> REQUEST: Repeat the material exactly, leaving nothing out.

> INFORMATION SHOWN:
------------

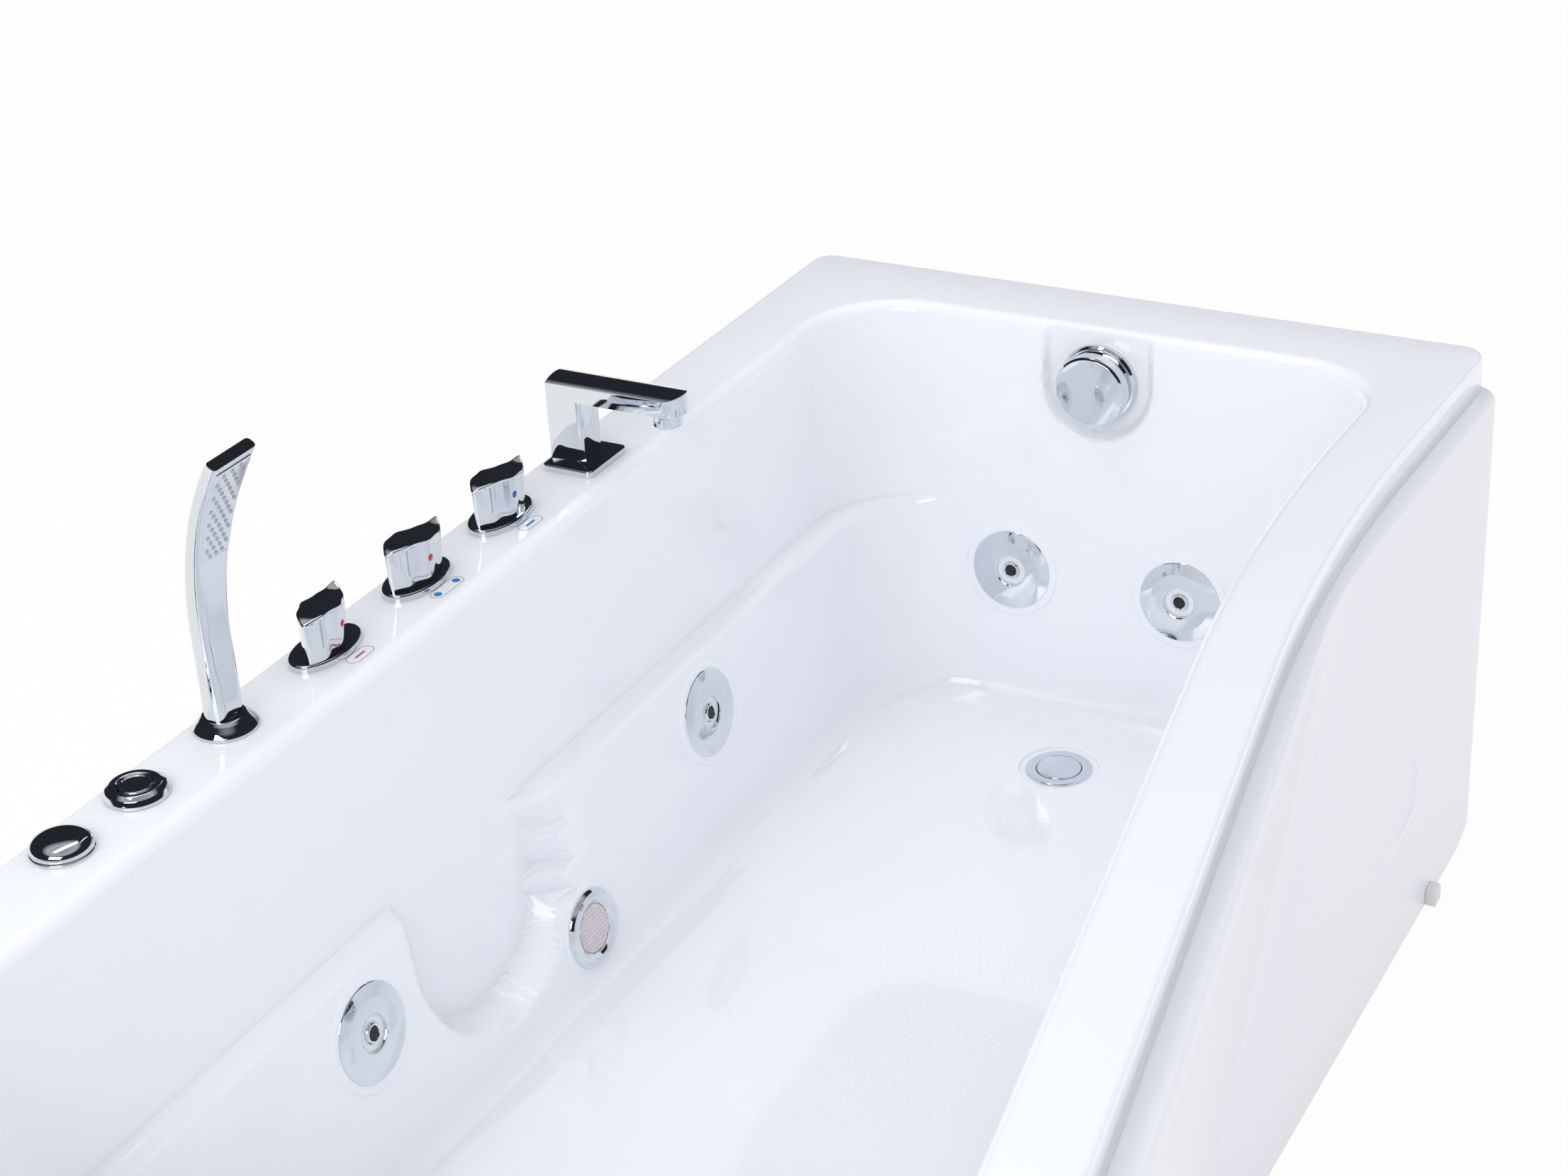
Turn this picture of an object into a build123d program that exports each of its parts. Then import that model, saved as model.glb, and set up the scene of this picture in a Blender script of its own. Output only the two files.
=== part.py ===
"""Corner jetted bathtub: acrylic shell, front panel, deck taps, water jets and running gear.

Millimetres, +Z up, +X towards the drain end, +Y towards the wall behind the tap deck.
Shapes are drawn from the rim's rear corner at the drain end, on the floor, and moved on
export so that the origin lies on the floor under the middle of the outer box.
"""
import os
from math import asin, cos, degrees, hypot, pi, radians, sin

from build123d import *

# Whole tub
RIM_LENGTH = 1830.0
DRAIN_END_WIDTH = 800.0
HEAD_END_WIDTH = 1004.6
FRONT_BEND_X = 500.0
FRONT_BEND_Y = 784.0
RIM_HEIGHT = 590.0
RIM_LIP = 42.0
SHELL_WALL = 6.0
CLEAR = 0.3

# Plan radii of the rim and of the basin's mouth and floor
RIM_CORNER = 26.0
HEAD_CORNER = 110.0
BEND_RADIUS = 2500.0
MOUTH_CORNERS = (100.0, 90.0, BEND_RADIUS, 190.0, 170.0)
LEDGE_CORNERS = (110.0, 100.0, BEND_RADIUS, 170.0, 125.0)
FLOOR_CORNERS = (120.0, 110.0, BEND_RADIUS, 150.0, 140.0)

# Basin mouth, armrest ledge and floor, as distances from the rim's outer edges
END_DECK = 104.0
REAR_DECK = 92.0
FRONT_DECK = 74.0
HEAD_DECK = 90.0
LEDGE_HEIGHT = 360.0
LEDGE_ROLL = 16.0
LEDGE_WIDTH = 22.0
WALL_DRAFT = 10.0
FLOOR_HEIGHT = 118.0
FLOOR_FAR_INSET = 140.0
FLOOR_REAR_INSET = 162.0
FLOOR_FRONT_Y = 648.0
FLOOR_HEAD_X = 1300.0
BACKREST_FOLD = 210.0
FLOOR_ROUND = 34.0
MOUTH_ROUND = 13.0
ROUND_STEPS = 4
RIM_EDGE_FILLET = 7.0
SEAT_RAMP_X = 955.0
SEAT_RAMP_RISE = 24.0

# Elbow scoop in the rear armrest
SCOOP_FAR_X = 853.0
SCOOP_HEAD_X = 1081.0
SCOOP_BOTTOM = 178.0
SCOOP_STEP = 0.3

# Front panel
PANEL_TOP = RIM_HEIGHT - RIM_LIP - CLEAR
PANEL_WALL = 4.0
PANEL_PROUD_DRAIN = 17.0
PANEL_PROUD_BEND = 20.0
PANEL_PROUD_HEAD = 31.0
PANEL_FOOT_BEND_X = 935.0
PANEL_FOOT_HEAD_OUT = 150.0
PANEL_CORNER = 30.0
PANEL_BENDS = (900.0, 60.0)
PANEL_RETURN = 62.0
PANEL_TOP_FLANGE = 46.0
PANEL_EDGE_FILLET = 8.0
RIB_WIDTH = 15.0
RIB_PROUD = 3.0
CLIP_SIZE = 20.0
CLIP_DEPTH = 12.0
CLIP_X = 176.0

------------

> COMPLETED EXERCISE:
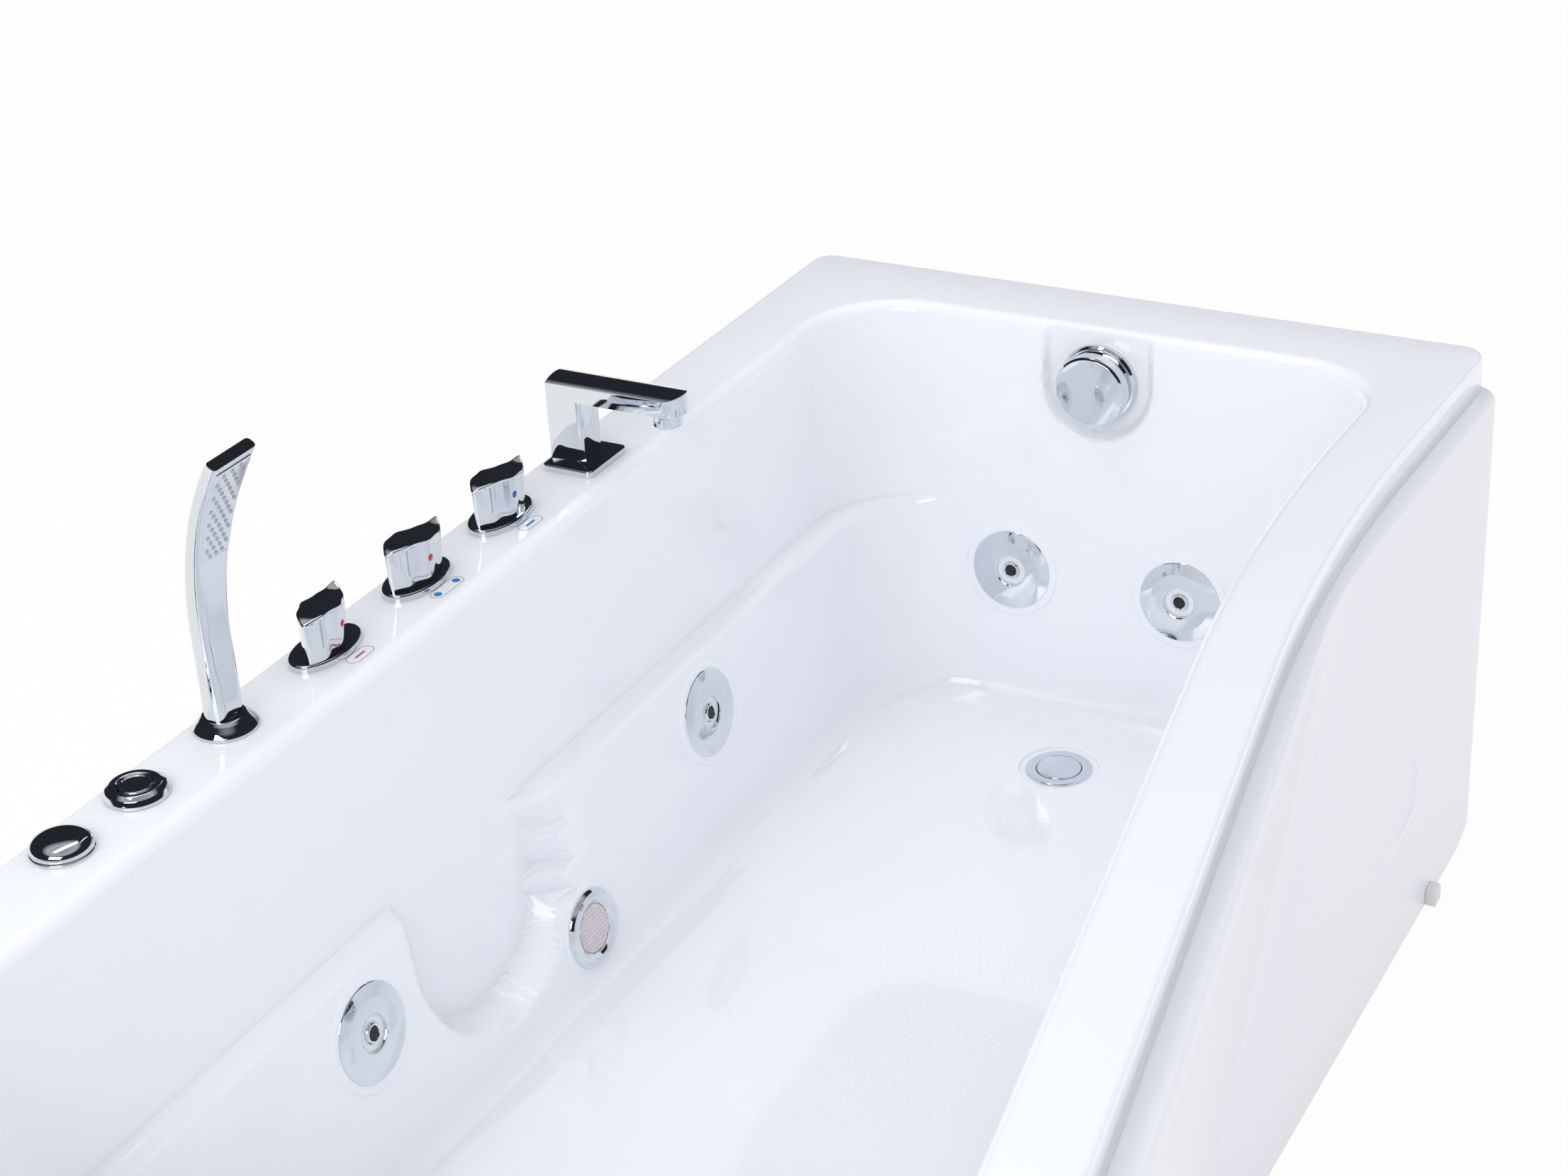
Turn this picture of an object into a build123d program that exports each of its parts. Then import that model, saved as model.glb, and set up the scene of this picture in a Blender script of its own. Output only the two files.
=== part.py ===
"""Corner jetted bathtub: acrylic shell, front panel, deck taps, water jets and running gear.

Millimetres, +Z up, +X towards the drain end, +Y towards the wall behind the tap deck.
Shapes are drawn from the rim's rear corner at the drain end, on the floor, and moved on
export so that the origin lies on the floor under the middle of the outer box.
"""
import os
from math import asin, cos, degrees, hypot, pi, radians, sin

from build123d import *

# Whole tub
RIM_LENGTH = 1830.0
DRAIN_END_WIDTH = 800.0
HEAD_END_WIDTH = 1004.6
FRONT_BEND_X = 500.0
FRONT_BEND_Y = 784.0
RIM_HEIGHT = 590.0
RIM_LIP = 42.0
SHELL_WALL = 6.0
CLEAR = 0.3

# Plan radii of the rim and of the basin's mouth and floor
RIM_CORNER = 26.0
HEAD_CORNER = 110.0
BEND_RADIUS = 2500.0
MOUTH_CORNERS = (100.0, 90.0, BEND_RADIUS, 190.0, 170.0)
LEDGE_CORNERS = (110.0, 100.0, BEND_RADIUS, 170.0, 125.0)
FLOOR_CORNERS = (120.0, 110.0, BEND_RADIUS, 150.0, 140.0)

# Basin mouth, armrest ledge and floor, as distances from the rim's outer edges
END_DECK = 104.0
REAR_DECK = 92.0
FRONT_DECK = 74.0
HEAD_DECK = 90.0
LEDGE_HEIGHT = 360.0
LEDGE_ROLL = 16.0
LEDGE_WIDTH = 22.0
WALL_DRAFT = 10.0
FLOOR_HEIGHT = 118.0
FLOOR_FAR_INSET = 140.0
FLOOR_REAR_INSET = 162.0
FLOOR_FRONT_Y = 648.0
FLOOR_HEAD_X = 1300.0
BACKREST_FOLD = 210.0
FLOOR_ROUND = 34.0
MOUTH_ROUND = 13.0
ROUND_STEPS = 4
RIM_EDGE_FILLET = 7.0
SEAT_RAMP_X = 955.0
SEAT_RAMP_RISE = 24.0

# Elbow scoop in the rear armrest
SCOOP_FAR_X = 853.0
SCOOP_HEAD_X = 1081.0
SCOOP_BOTTOM = 178.0
SCOOP_STEP = 0.3

# Front panel
PANEL_TOP = RIM_HEIGHT - RIM_LIP - CLEAR
PANEL_WALL = 4.0
PANEL_PROUD_DRAIN = 17.0
PANEL_PROUD_BEND = 20.0
PANEL_PROUD_HEAD = 31.0
PANEL_FOOT_BEND_X = 935.0
PANEL_FOOT_HEAD_OUT = 150.0
PANEL_CORNER = 30.0
PANEL_BENDS = (900.0, 60.0)
PANEL_RETURN = 62.0
PANEL_TOP_FLANGE = 46.0
PANEL_EDGE_FILLET = 8.0
RIB_WIDTH = 15.0
RIB_PROUD = 3.0
CLIP_SIZE = 20.0
CLIP_DEPTH = 12.0
CLIP_X = 176.0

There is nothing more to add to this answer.